Section 104-25 discusses the cancellation, surrender and similar endings of an intangible CGT asset (CGT event C2).

Subsection 104-25(1) states CGT event C2 happens if your ownership of an intangible CGT asset ends by the asset:

Subsection 104-25(2) states the time of the event is when you enter into the contract that results in the asset ending or if there is no contract, when the asset ends.

Termination or other similar fees incurred as a direct result of your ownership of a CGT asset ending are incidental costs included in the CGT asset's cost base (subsection 110-35(11)).

Under the original agreement the entity had to pay a percentage of its revenue to W but also had the right to receive services from W. By terminating the deed the entity gave up its right to enforce the contractual obligation on W to provide the entity with services and consequently CGT event C2 happened.

The buy-back payment is a cost incurred by the entity in terminating its right to enforce contractual obligations under the original agreement and is therefore included in the cost base of the CGT asset. The entity received no capital proceeds and therefore has made a capital loss.

As the buy-back payment is taken into account in working out a capital gain or a capital loss from a CGT event, a deduction is not allowable under section 40-880.

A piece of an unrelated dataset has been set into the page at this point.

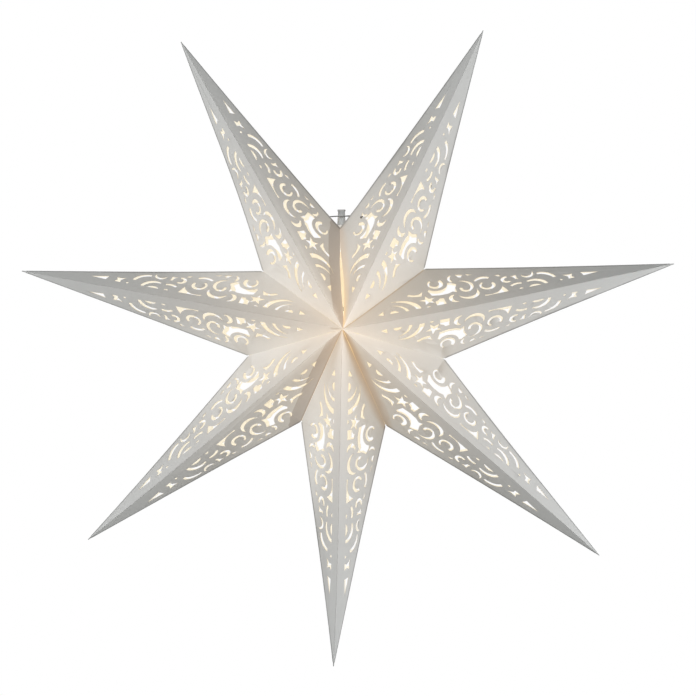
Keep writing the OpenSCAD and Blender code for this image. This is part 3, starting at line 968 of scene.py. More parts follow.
@dataclass(frozen=True)
class CardOutside:
    """Outer face of the white card, with the light of the lamp coming through it.

    Args:
        white: Colour of the card.
        fold: Shade along the outer folds.
        fold_width: Distances from such a fold between which that shade ends, in metres.
        ridge: Painted highlight along the ridge, as a factor that lightens the card there.
        ridge_width: Width of that painted highlight, in metres.
        glow: Light through the card at the centre.
        far_glow: Light through the card far from it.
        reach: Distance in which that light falls to a third, in metres.
        lap_near: Shade of the card where a second layer lies under it, at the centre.
        lap_far: The same far from the centre.
        lap_edge: Shares of that layer's width between which the shade ends.
        seam_shade: Shade of the card at a seam.
        leak_shade: Shade of the card at an open seam.
        leak: Light from an open seam on the card beside it.
        seam: Light in the seam itself, by the centre.
        seam_width: Shares of the shade's width between which that light ends.
        short_reach: Distance in which the doubled card's shade and the seams' light
            change, in metres.
        lift: Light of one side of a valley on the other.
        lift_corner: Share of the corner at which that light is full.
        lift_tip: Shares of the tip between which it ends.
        dim: What is left of all light at an outer fold.
        dim_width: Width of the strip that is dimmed, in metres.
        gloss: Strength of its gloss.
        mottle: How fine its slow and its fine unevenness is, and its depth.
        cloud: The same for the light through it.
    """

    white: tuple[float, float, float] = (0.60, 0.605, 0.605)
    fold: float = 0.64
    fold_width: tuple[float, float] = (0.2 * MM, 1.3 * MM)
    ridge: float = 1.05
    ridge_width: float = 0.7 * MM
    glow: tuple[float, float, float] = (0.44, 0.335, 0.225)
    far_glow: tuple[float, float, float] = (0.0, 0.008, 0.006)
    reach: float = 0.097
    lap_near: tuple[float, float, float] = (0.93, 0.88, 0.85)
    lap_far: tuple[float, float, float] = (0.70, 0.655, 0.62)
    lap_edge: tuple[float, float] = (0.93, 1.03)
    seam_shade: tuple[float, float, float] = (0.80, 0.67, 0.53)
    leak_shade: tuple[float, float, float] = (0.88, 0.80, 0.75)
    leak: tuple[float, float, float] = (0.50, 0.30, 0.05)
    seam: tuple[float, float, float] = (0.42, 0.33, 0.14)
    seam_width: tuple[float, float] = (0.04, 0.12)
    short_reach: float = 0.045
    lift: tuple[float, float, float] = (0.98, 1.0, 1.0)
    lift_corner: float = 0.68
    lift_tip: tuple[float, float] = (0.15, 0.5)
    dim: float = 0.5
    dim_width: float = 2.0 * MM
    gloss: float = 0.25
    mottle: tuple[float, float, float] = (45.0, 800.0, 0.025)
    cloud: tuple[float, float, float] = (110.0, 420.0, 0.05)

    def dress(self, effects: Effects) -> bpy.types.Material:
        """Builds the material.

        Args:
            effects: Node groups that it places.

        Returns:
            The material.
        """
        finish = Finish("card_outside", effects)
        nodes = finish.nodes
        tone = self.tone(finish)
        # Painted light: painted shade along the outer folds times a painted highlight along the
        # ridge.
        worn = nodes.math(
            "MULTIPLY",
            nodes.ramp(nodes.read("from_edge"), *self.fold_width, self.fold, 1.0),
            nodes.ramp(nodes.read("from_ridge"), 0.0, self.ridge_width, self.ridge, 1.0),
        )
        shade = nodes.math("MULTIPLY", worn, finish.mottle(*self.mottle))
        finish.feed("Base Color", nodes.scaled(nodes.times(tone, self.white), shade))
        finish.set("Specular IOR Level", self.gloss)
        finish.shine(self.light(finish, tone))
        finish.press()
        return finish.material

    def tone(self, finish: Finish) -> bpy.types.NodeSocket:
        """Works out the shade that doubled card and seams give.

        Args:
            finish: The material in the making.

        Returns:
            The shade as a colour.
        """
        nodes = finish.nodes
        single = nodes.ramp(nodes.read("over_lap"), *self.lap_edge)
        tone = nodes.mix(
            single, finish.glow(self.lap_near, self.lap_far, self.short_reach), WHITE
        )
        for name, shade in (("over_shade", self.seam_shade), ("over_leak", self.leak_shade)):
            share = nodes.ramp(nodes.read(name), 0.0, 1.0)
            tone = nodes.times(tone, nodes.mix(share, rgba(shade), WHITE))
        return tone

    def light(self, finish: Finish, tone: bpy.types.NodeSocket) -> bpy.types.NodeSocket:
        """Works out the light that the card gives.

        Args:
            finish: The material in the making.
            tone: The shade that doubled card and seams give.

        Returns:
            The light as a colour.
        """
        nodes = finish.nodes
        light = nodes.times(finish.glow(self.glow, self.far_glow, self.reach), tone)
        leaking = nodes.ramp(nodes.read("over_leak"), 0.0, 1.0, 1.0, 0.0)
        in_seam = nodes.ramp(nodes.read("over_shade"), *self.seam_width, 1.0, 0.0)
        for colour, share in ((self.leak, leaking), (self.seam, in_seam)):
            extra = finish.glow(colour, (0, 0, 0), self.short_reach)
            light = nodes.plus(light, nodes.scaled(extra, share))
        across = nodes.math(
            "MULTIPLY",
            nodes.ramp(nodes.read("by_corner"), 0.0, self.lift_corner),
            nodes.ramp(nodes.read("by_tip"), *self.lift_tip, 1.0, 0.0),
        )
        across = nodes.math("MULTIPLY", across, nodes.read("lift"))
        light = nodes.plus(light, nodes.scaled(self.lift, across))
        light = nodes.scaled(light, finish.mottle(*self.cloud))
        edge = nodes.ramp(nodes.read("from_edge"), 0.0, self.dim_width, self.dim, 1.0)
        return nodes.scaled(light, edge)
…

Termination of services payment

It is considered that the character of the termination of services payment is essentially the same as that of the buy-back payment. Consequently all of the above reasoning with respect to the buy-back payment applies equally to the termination of services payment. Therefore, a deduction is not allowable under section 8-1 or 40-880 with respect to the termination of services payment but it is included in the cost base when calculating the capital loss that will occur if the entity terminates the service agreement within the service term.